The future of e-cars depends on three key factors: Battery energy densities (which determine e-car driving-range), speed of recharging, and price per kWh capacity.
EU Battery Union
Maroš Šefčovič, who leads the European Union's "Energy Union" project for the European Commission, has been pushing for a European consortium to be formed to produce lithium-ion battery cells in Europe at the scale needed to supply the European automotive industry.
"Our objective for the European Union Battery Alliance is simple, but the challenge is immense,” said Šefčovic at the EU Industry Days Forum in Brussels on February 23. "We want, almost from scratch, to create a competitive and sustainable, battery cell manufacturing in Europe supported by a full EU-based value chain."
The Alliance has scaled back slightly from its original plans for an industry-spanning consortium, but Šefčovič said he hoped it would include ten to twenty large factories that can provide battery cells, adding that the European market for e-car batteries could reach 250 billion euros ($309 billion) per year from 2025 onward.
Answering Chinese with European strategy
Commissioner Šefčovic's EU Battery Alliance plan proposes to define cell manufacturing as a strategic industry, and set about ensuring the necessary production capacities will be in place to ensure Europe's carmakers will not be left vulnerable to supply chains outside Europe.
Maroš Šefčovic of Slovakia is Vice-President of the European Commission in charge of the Energy Union, one of the EU's most important projects.
What remains unclear, however, is how this grand plan is to be financed.

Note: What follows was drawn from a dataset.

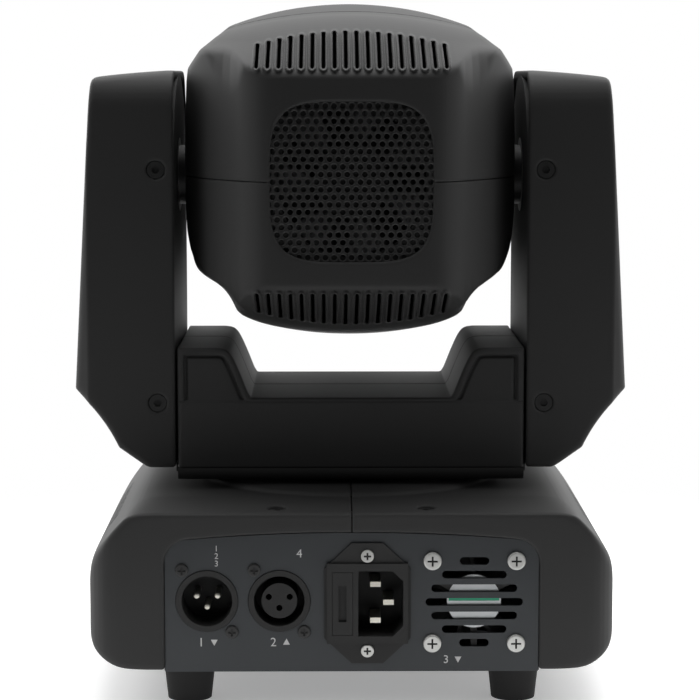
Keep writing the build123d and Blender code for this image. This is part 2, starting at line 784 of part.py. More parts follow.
with BuildPart() as power_inlet:
    with BuildSketch(Plane.XZ.offset(-panel_y)):
        with Locations((inlet_x, inlet_z)):
            Polygon((-inlet_tip_w / 2, inlet_flange_h / 2), (inlet_tip_w / 2, inlet_flange_h / 2),
                    (inlet_flange_w / 2, inlet_flat_h / 2), (inlet_flange_w / 2, -inlet_flat_h / 2),
                    (inlet_tip_w / 2, -inlet_flange_h / 2), (-inlet_tip_w / 2, -inlet_flange_h / 2),
                    (-inlet_flange_w / 2, -inlet_flat_h / 2), (-inlet_flange_w / 2, inlet_flat_h / 2))
        with Locations(inlet_screw_places):
            Circle(screw_r + screw_gap, mode=Mode.SUBTRACT)
    extrude(amount=inlet_flange_thick)
    with BuildSketch(Plane.XZ.offset(-panel_y)):
        with Locations((inlet_x, inlet_z)):
            Rectangle(inlet_block, inlet_block)
    extrude(amount=panel_recess)
    with BuildSketch(Plane.XZ.offset(-panel_y)):
        with Locations((inlet_x, inlet_z)):
            Rectangle(inlet_body, inlet_body)
    extrude(amount=-inlet_depth)
    with BuildSketch(Plane.XZ.offset(-rear_y)):
        with Locations((c14_x, c14_z)):
            add(c14_face())
    extrude(amount=-c14_depth, mode=Mode.SUBTRACT)
    with BuildSketch(Plane.XZ.offset(-rear_y)):
        with Locations((drawer_x, inlet_z)):
            Rectangle(drawer_w, drawer_h)
    extrude(amount=-drawer_slot_depth, mode=Mode.SUBTRACT)
    with BuildSketch(Plane.XZ.offset(-rear_y)):
        add(blade_faces(0.02))
    extrude(amount=-inlet_depth - panel_recess, mode=Mode.SUBTRACT)
power_inlet.part.label = "power_inlet"
export_step(power_inlet.part, "parts/power_inlet.step")

with BuildPart() as inlet_pins:
    with BuildSketch(Plane.XZ.offset(-rear_y - c14_depth + blade_length)):
        add(blade_faces(0))
    extrude(amount=-blade_length - inlet_depth + c14_depth - panel_recess - 5.0)
inlet_pins.part.label = "inlet_pins"
export_step(inlet_pins.part, "parts/inlet_pins.step")

fuse_pocket_y = fuse_y - fuse_r - 0.2
with BuildPart() as fuse_drawer:
    with BuildSketch(Plane.XZ.offset(-rear_y)):
        with Locations((drawer_x, inlet_z)):
            Rectangle(drawer_w - 2 * drawer_gap, drawer_h - 2 * drawer_gap)
    extrude(amount=-drawer_length)
    with BuildSketch(Plane.XZ.offset(-rear_y)):
        with Locations((drawer_x, inlet_z)):
            Rectangle(3.0, 14.0)
    extrude(amount=-1.2, mode=Mode.SUBTRACT)
    with BuildSketch(Plane.XZ.offset(-fuse_pocket_y)):
        with Locations((drawer_x, inlet_z)):
            Rectangle(2 * fuse_r + 0.4, fuse_length + 0.4)
    extrude(amount=-drawer_length, mode=Mode.SUBTRACT)
fuse_drawer.part.label = "fuse_drawer"
export_step(fuse_drawer.part, "parts/fuse_drawer.step")

with BuildPart() as fuse:
    with BuildSketch(Plane.XY.offset(inlet_z - fuse_length / 2)):
        with Locations((drawer_x, fuse_y)):
            Circle(fuse_r)
    extrude(amount=fuse_length)
fuse.part.label = "fuse"
export_step(fuse.part, "parts/fuse.step")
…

One option might be for the European Union to implement a "feed-in tariff" guaranteeing a profitable price per MWh of battery cells produced in Europe, for a defined annual quantity of cells large enough to ensure battery-makers will have sufficient sales volume to cover their fixed investment costs.
Such a system might have prevented Bosch from deciding, in late February, to drop its own plan to get into e-car battery cell manufacturing.
This seems like a state-subsidized measure, and these are frowned upon in Europe. European policy-makers have traditionally been obsessed with enforcing a strict division between state and corporate finances. Most forms of state subsidy are prohibited by European Union treaty.
But Europe's policy-makers need to decide whether they can afford to continue opposing state or European Union subsidies to key industries, in an era when European industry faces global competition from Chinese firms actively supported by Chinese state subsidies and strategies.